WHAT THE TASK REQUIRES: Look through the listing below and work out how many of its lines hold the word "from". Give only the number.
##### DATA LINES
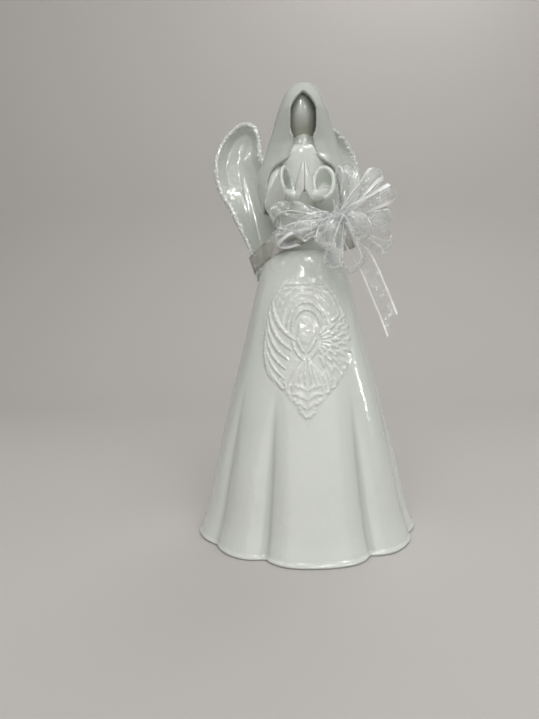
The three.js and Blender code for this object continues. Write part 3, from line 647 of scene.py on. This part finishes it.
# Slip is laid round the foot of the neck and fills the opening of the veil from edge to edge
collar_foot = 214 * mm
collar_height = 11.5 * mm
collar_middle = -5.5 * mm
collar_back = 6 * mm
collar_width = through([
    (0, 11.6 * mm), (0.35, 10.6 * mm), (0.6, 9.6 * mm), (0.85, 8.4 * mm), (1, 7.6 * mm),
])
collar_front = through([
    (0, 7.3 * mm), (0.35, 6.6 * mm), (0.6, 4.3 * mm), (0.85, 2.4 * mm), (1, 1.8 * mm),
])
collar = bmesh.new()
bmesh.ops.create_cone(collar, cap_ends=True, segments=64, radius1=1, radius2=1, depth=1)
upright = [e for e in collar.edges if abs(e.verts[0].co.z - e.verts[1].co.z) > 0.5]
bmesh.ops.subdivide_edges(collar, edges=upright, cuts=15, use_grid_fill=True)
for v in collar.verts:
    up_share = v.co.z + 0.5
    square = (abs(v.co.x) ** 3 + abs(v.co.y) ** 3) ** (-1 / 3)
    v.co = (
        v.co.x * square * collar_width(up_share),
        collar_middle + v.co.y * square * (collar_front(up_share) if v.co.y < 0 else collar_back),
        collar_foot + up_share * collar_height,
    )
collar_mesh = bpy.data.meshes.new("collar")
collar.to_mesh(collar_mesh)
collar.free()

neck_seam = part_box("neck")[0].z + 0.4 * mm
joined = [cast("bodice"), cast("neck"), collar_mesh]
bodice = luted("bodice_shell", joined, glazed("glazed bodice"), swell=0.1 * mm, below=neck_seam)
# The neck takes the darker body, as painted shade under the head and hood
neck = luted(
    "bare_neck", joined, glazed("glazed neck", body=painted_shade_white), swell=0.1 * mm, above=neck_seam,
)
bpy.data.meshes.remove(collar_mesh)
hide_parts("bodice")
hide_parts("neck")

# The face is left blank and slopes back to the chin. It is painted darker toward the chin, as
# painted shade, and the whole head takes a darker body than the gown, also as painted shade.
head_height = 25.4 * mm
head_half_width = 6.9 * mm
head_half_depth = 8.2 * mm
head_forward = 6.6 * mm
head_aside = -0.9 * mm
head_back = 1.35
head_shares = [
    (0, 0.66), (0.03, 0.8), (0.1, 0.9), (0.25, 0.98), (0.42, 1), (0.58, 0.97), (0.72, 0.88),
    (0.84, 0.74), (0.93, 0.56), (0.98, 0.34), (1, 0.1),
]
face_shares = [
    (0, 0.42), (0.13, 0.56), (0.3, 0.8), (0.5, 1.02), (0.7, 1.14), (0.85, 1.27), (1, 1.5),
]
head_outline = through(head_shares)
face_slope = through(face_shares)
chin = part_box("head")[1].z - head_height
head = bmesh.new()
bmesh.ops.create_uvsphere(head, u_segments=64, v_segments=48, radius=1)
for v in head.verts:
    up_share = (v.co.z + 1) / 2
    flat = Vector((v.co.x, v.co.y, 0))
    full = head_outline(up_share) * min(1, math.sqrt(max(0, 1 - v.co.z ** 2)) * 2.2)
    flat = flat.normalized() * full if flat.length > 1e-4 else flat
    deep = head_half_depth * (face_slope(up_share) if flat.y < 0 else head_back)
    broad = head_half_width * (1.02 + 0.36 * min(1, max(0, flat.y + 0.8)))
    v.co = (
        flat.x * broad + head_aside, flat.y * deep - head_forward, chin + up_share * head_height,
    )
soften(head, 3)
head = piece("plain_head", head, glazed(
    "glazed head", pooling_and_shade=1.3, body=(0.56, 0.58, 0.55), gathered=(0.36, 0.37, 0.31),
))
mark_hollows(head)
# Painted shade: the lower part of the head is marked as hollow, so it takes the darker colour
painted_chin_shade = [
    min(1, max(0, (chin + 0.5 * head_height - v.co.z) / (0.4 * head_height)))
    for v in head.data.vertices
]
head.data.attributes["hollow"].data.foreach_set("value", painted_chin_shade)
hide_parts("head")
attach(head, "root")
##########
EXERCISE SOLUTION: 2